Can the data below be echoed back word for word?
[Recorded data start]
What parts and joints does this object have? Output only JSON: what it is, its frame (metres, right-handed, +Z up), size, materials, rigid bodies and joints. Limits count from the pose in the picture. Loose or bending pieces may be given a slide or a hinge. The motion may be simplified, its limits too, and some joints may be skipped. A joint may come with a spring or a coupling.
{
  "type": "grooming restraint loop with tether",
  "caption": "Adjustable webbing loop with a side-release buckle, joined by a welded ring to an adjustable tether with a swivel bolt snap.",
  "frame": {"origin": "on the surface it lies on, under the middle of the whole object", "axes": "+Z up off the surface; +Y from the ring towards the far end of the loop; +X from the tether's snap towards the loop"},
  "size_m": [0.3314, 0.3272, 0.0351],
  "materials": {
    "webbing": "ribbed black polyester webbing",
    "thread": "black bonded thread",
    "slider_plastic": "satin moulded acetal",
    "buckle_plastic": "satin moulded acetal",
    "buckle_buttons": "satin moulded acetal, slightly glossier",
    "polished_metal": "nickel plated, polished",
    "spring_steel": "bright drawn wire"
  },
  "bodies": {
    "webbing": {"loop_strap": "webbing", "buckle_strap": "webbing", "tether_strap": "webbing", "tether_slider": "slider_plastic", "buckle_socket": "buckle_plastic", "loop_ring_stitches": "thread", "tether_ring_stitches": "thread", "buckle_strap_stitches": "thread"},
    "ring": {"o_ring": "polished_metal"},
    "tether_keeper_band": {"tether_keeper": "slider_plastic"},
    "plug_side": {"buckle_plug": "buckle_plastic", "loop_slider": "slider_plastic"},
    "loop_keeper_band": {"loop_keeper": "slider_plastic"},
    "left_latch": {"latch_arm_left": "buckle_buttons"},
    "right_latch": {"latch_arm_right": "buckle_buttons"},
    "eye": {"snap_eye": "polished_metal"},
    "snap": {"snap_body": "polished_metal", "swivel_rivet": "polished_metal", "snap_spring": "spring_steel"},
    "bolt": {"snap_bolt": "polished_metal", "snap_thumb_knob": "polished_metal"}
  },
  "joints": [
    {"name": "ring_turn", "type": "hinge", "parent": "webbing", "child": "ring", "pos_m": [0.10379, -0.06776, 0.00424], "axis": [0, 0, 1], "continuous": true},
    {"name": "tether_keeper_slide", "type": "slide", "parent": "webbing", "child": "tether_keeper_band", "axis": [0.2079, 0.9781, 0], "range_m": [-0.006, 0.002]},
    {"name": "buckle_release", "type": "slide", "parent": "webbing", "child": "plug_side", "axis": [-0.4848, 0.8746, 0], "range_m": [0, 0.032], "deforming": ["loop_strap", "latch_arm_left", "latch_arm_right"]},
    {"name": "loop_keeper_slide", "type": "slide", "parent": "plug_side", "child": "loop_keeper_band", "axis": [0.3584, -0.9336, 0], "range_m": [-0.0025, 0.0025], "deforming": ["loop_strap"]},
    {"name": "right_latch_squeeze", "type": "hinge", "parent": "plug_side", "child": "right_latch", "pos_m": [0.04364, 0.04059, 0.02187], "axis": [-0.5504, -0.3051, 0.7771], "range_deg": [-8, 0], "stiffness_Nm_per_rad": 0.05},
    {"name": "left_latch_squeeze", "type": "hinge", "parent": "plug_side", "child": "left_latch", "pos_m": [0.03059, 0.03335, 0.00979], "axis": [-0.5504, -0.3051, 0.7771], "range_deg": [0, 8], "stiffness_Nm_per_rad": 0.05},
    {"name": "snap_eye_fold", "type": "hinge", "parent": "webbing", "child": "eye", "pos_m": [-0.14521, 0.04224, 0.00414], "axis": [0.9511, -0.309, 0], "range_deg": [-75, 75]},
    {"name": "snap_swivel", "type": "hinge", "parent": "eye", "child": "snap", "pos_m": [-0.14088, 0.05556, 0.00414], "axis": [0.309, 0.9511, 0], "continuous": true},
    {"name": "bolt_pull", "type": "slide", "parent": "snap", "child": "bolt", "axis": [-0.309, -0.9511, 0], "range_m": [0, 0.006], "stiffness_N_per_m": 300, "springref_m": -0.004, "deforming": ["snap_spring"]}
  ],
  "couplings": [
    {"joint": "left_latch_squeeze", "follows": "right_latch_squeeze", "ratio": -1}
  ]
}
[Recorded data end]
* Result of this exercise *
What parts and joints does this object have? Output only JSON: what it is, its frame (metres, right-handed, +Z up), size, materials, rigid bodies and joints. Limits count from the pose in the picture. Loose or bending pieces may be given a slide or a hinge. The motion may be simplified, its limits too, and some joints may be skipped. A joint may come with a spring or a coupling.
{
  "type": "grooming restraint loop with tether",
  "caption": "Adjustable webbing loop with a side-release buckle, joined by a welded ring to an adjustable tether with a swivel bolt snap.",
  "frame": {"origin": "on the surface it lies on, under the middle of the whole object", "axes": "+Z up off the surface; +Y from the ring towards the far end of the loop; +X from the tether's snap towards the loop"},
  "size_m": [0.3314, 0.3272, 0.0351],
  "materials": {
    "webbing": "ribbed black polyester webbing",
    "thread": "black bonded thread",
    "slider_plastic": "satin moulded acetal",
    "buckle_plastic": "satin moulded acetal",
    "buckle_buttons": "satin moulded acetal, slightly glossier",
    "polished_metal": "nickel plated, polished",
    "spring_steel": "bright drawn wire"
  },
  "bodies": {
    "webbing": {"loop_strap": "webbing", "buckle_strap": "webbing", "tether_strap": "webbing", "tether_slider": "slider_plastic", "buckle_socket": "buckle_plastic", "loop_ring_stitches": "thread", "tether_ring_stitches": "thread", "buckle_strap_stitches": "thread"},
    "ring": {"o_ring": "polished_metal"},
    "tether_keeper_band": {"tether_keeper": "slider_plastic"},
    "plug_side": {"buckle_plug": "buckle_plastic", "loop_slider": "slider_plastic"},
    "loop_keeper_band": {"loop_keeper": "slider_plastic"},
    "left_latch": {"latch_arm_left": "buckle_buttons"},
    "right_latch": {"latch_arm_right": "buckle_buttons"},
    "eye": {"snap_eye": "polished_metal"},
    "snap": {"snap_body": "polished_metal", "swivel_rivet": "polished_metal", "snap_spring": "spring_steel"},
    "bolt": {"snap_bolt": "polished_metal", "snap_thumb_knob": "polished_metal"}
  },
  "joints": [
    {"name": "ring_turn", "type": "hinge", "parent": "webbing", "child": "ring", "pos_m": [0.10379, -0.06776, 0.00424], "axis": [0, 0, 1], "continuous": true},
    {"name": "tether_keeper_slide", "type": "slide", "parent": "webbing", "child": "tether_keeper_band", "axis": [0.2079, 0.9781, 0], "range_m": [-0.006, 0.002]},
    {"name": "buckle_release", "type": "slide", "parent": "webbing", "child": "plug_side", "axis": [-0.4848, 0.8746, 0], "range_m": [0, 0.032], "deforming": ["loop_strap", "latch_arm_left", "latch_arm_right"]},
    {"name": "loop_keeper_slide", "type": "slide", "parent": "plug_side", "child": "loop_keeper_band", "axis": [0.3584, -0.9336, 0], "range_m": [-0.0025, 0.0025], "deforming": ["loop_strap"]},
    {"name": "right_latch_squeeze", "type": "hinge", "parent": "plug_side", "child": "right_latch", "pos_m": [0.04364, 0.04059, 0.02187], "axis": [-0.5504, -0.3051, 0.7771], "range_deg": [-8, 0], "stiffness_Nm_per_rad": 0.05},
    {"name": "left_latch_squeeze", "type": "hinge", "parent": "plug_side", "child": "left_latch", "pos_m": [0.03059, 0.03335, 0.00979], "axis": [-0.5504, -0.3051, 0.7771], "range_deg": [0, 8], "stiffness_Nm_per_rad": 0.05},
    {"name": "snap_eye_fold", "type": "hinge", "parent": "webbing", "child": "eye", "pos_m": [-0.14521, 0.04224, 0.00414], "axis": [0.9511, -0.309, 0], "range_deg": [-75, 75]},
    {"name": "snap_swivel", "type": "hinge", "parent": "eye", "child": "snap", "pos_m": [-0.14088, 0.05556, 0.00414], "axis": [0.309, 0.9511, 0], "continuous": true},
    {"name": "bolt_pull", "type": "slide", "parent": "snap", "child": "bolt", "axis": [-0.309, -0.9511, 0], "range_m": [0, 0.006], "stiffness_N_per_m": 300, "springref_m": -0.004, "deforming": ["snap_spring"]}
  ],
  "couplings": [
    {"joint": "left_latch_squeeze", "follows": "right_latch_squeeze", "ratio": -1}
  ]
}